Not really. This is the most obvious case, but there are other less
obvious ones.

Say there are two cross-over points: The "performance" and
"powersave" governors should still be fine with EAS in that case.

Or what if somebody has a governor in user space that generally
behaves like schedutil?

Or what about ondemand? Is it alway completely broken with EAS?

> For plain (non-intel_pstate) powersave and performance we could replace
> sugov_effective_cpu_perf()
> that determines the OPP of the perf-domain by the OPP they will be
> choosing, but for the rest?

I generally think that depending on schedutil for EAS is a mistake.

I would just print a warning that results may be suboptimal or
generally not as expected if the cpufreq governor is not schedutil
instead of preventing EAS from running at all.

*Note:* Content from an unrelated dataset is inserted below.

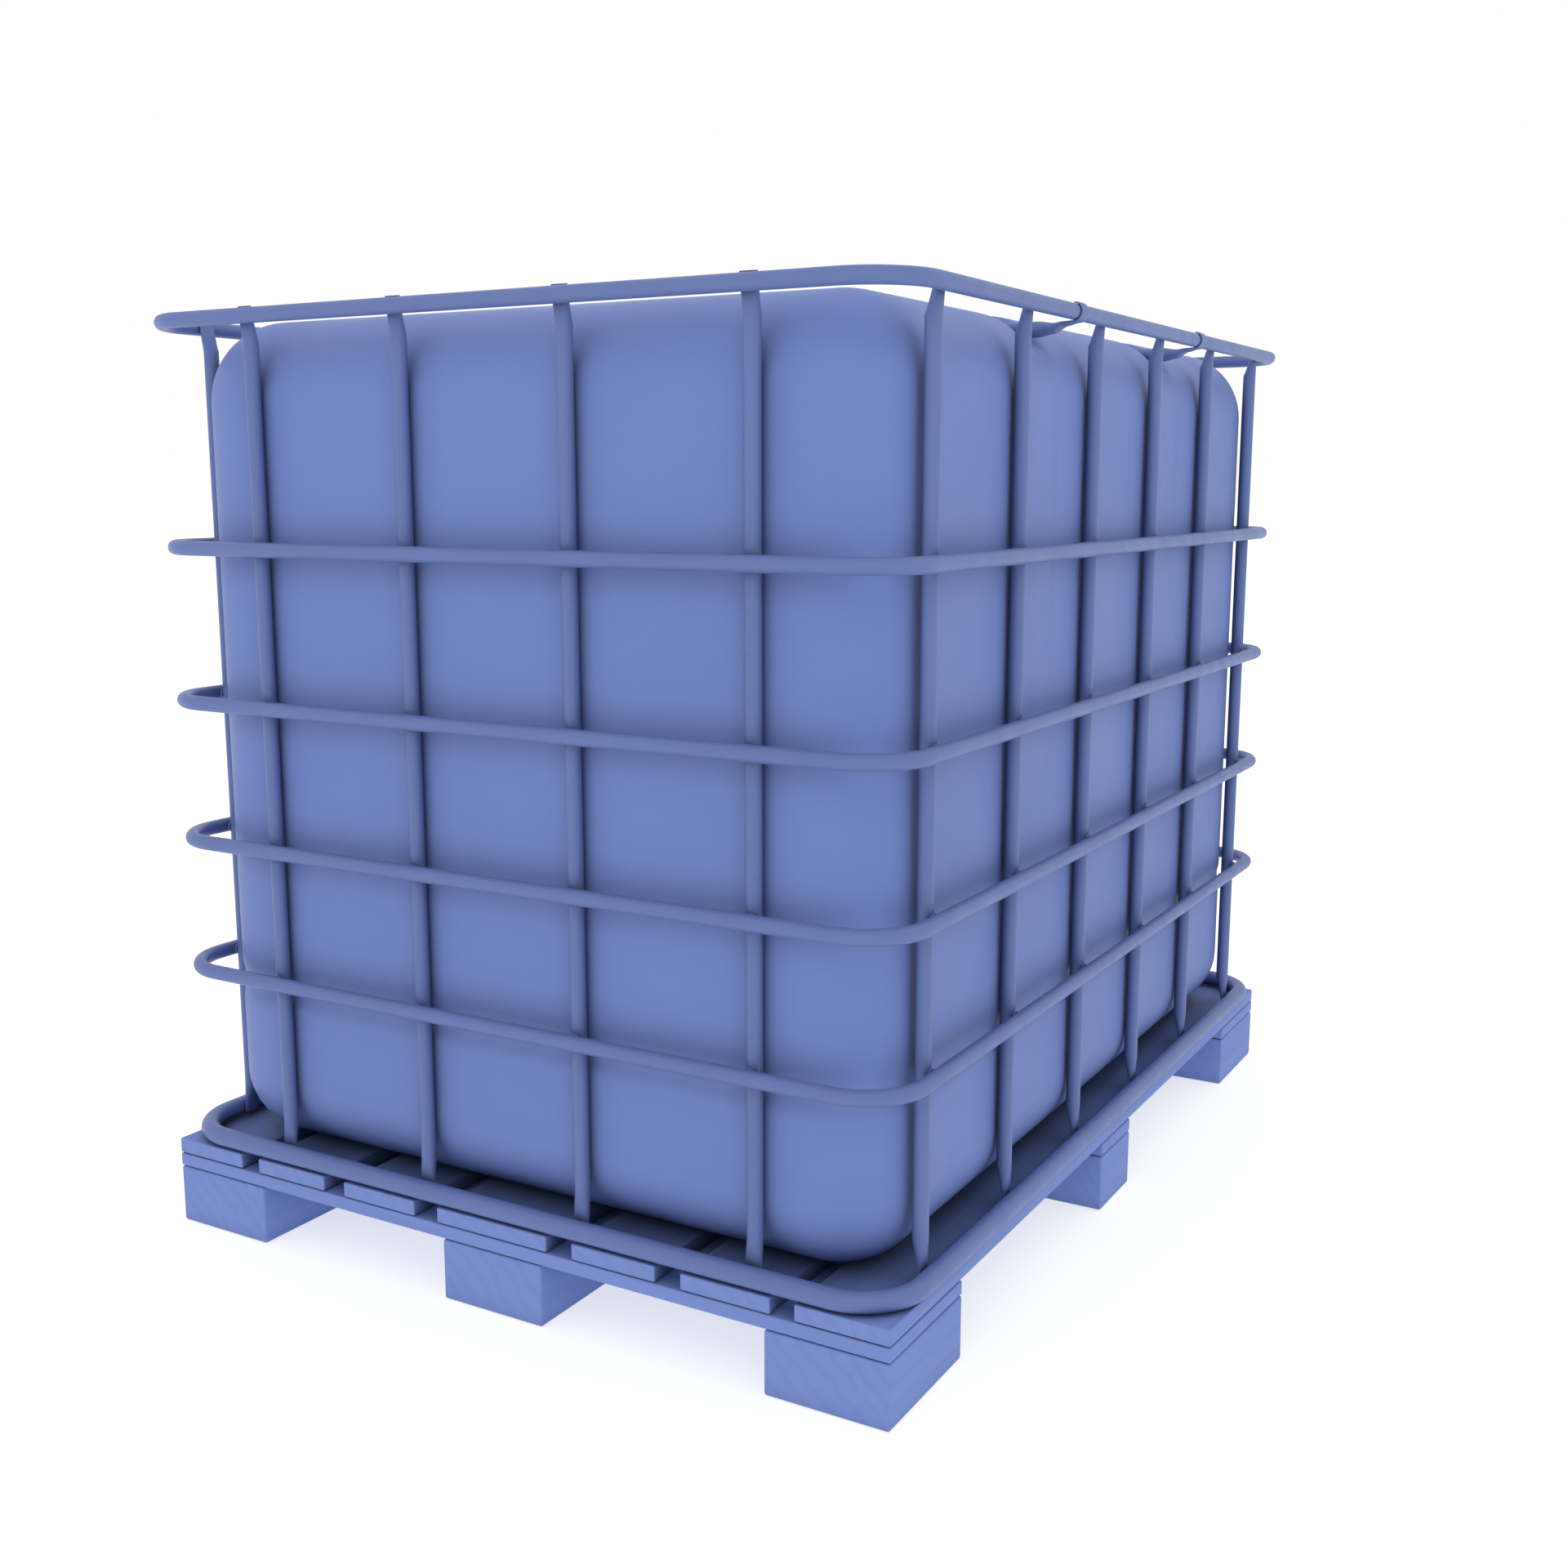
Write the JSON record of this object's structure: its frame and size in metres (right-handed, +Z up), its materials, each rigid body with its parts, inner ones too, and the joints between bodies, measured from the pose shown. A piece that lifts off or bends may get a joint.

> Also there is the entire uclamp thing, not sure what the best
> solution is there.
> Will intel_pstate just always ignore it? Might be better then to
> depend on !intel_pstate?

Well, it can be made dependent on policy->policy ==
CPUFREQ_POLICY_POWERSAVE if gov is NULL or similar, but honestly why
bother?

> > ---
> > kernel/sched/topology.c | 6 +++---
> > 1 file changed, 3 insertions(+), 3 deletions(-)
> >
> > Index: linux-pm/kernel/sched/topology.c
> > ===================================================================
> > --- linux-pm.orig/kernel/sched/topology.c
> > +++ linux-pm/kernel/sched/topology.c
> > @@ -251,7 +251,7 @@ static bool sched_is_eas_possible(const
> > return false;
> > }
> >
> > - /* Do not attempt EAS if schedutil is not being used. */
> > + /* Do not attempt EAS with a cpufreq governor other than schedutil. */
> > for_each_cpu(i, cpu_mask) {
> > policy = cpufreq_cpu_get(i);
> > if (!policy) {
> > @@ -263,9 +263,9 @@ static bool sched_is_eas_possible(const
> > }
> > gov = policy->governor;
> > cpufreq_cpu_put(policy);
> > - if (gov != &schedutil_gov) {
> > + if (gov && gov != &schedutil_gov) {
> > if (sched_debug()) {
> > - pr_info("rd %*pbl: Checking EAS, schedutil is mandatory\n",
> > + pr_info("rd %*pbl: Checking EAS, cpufreq governor is not schedutil\n",
> > cpumask_pr_args(cpu_mask));
> > }
> > return false;
> >
> >
> >
> >
>
>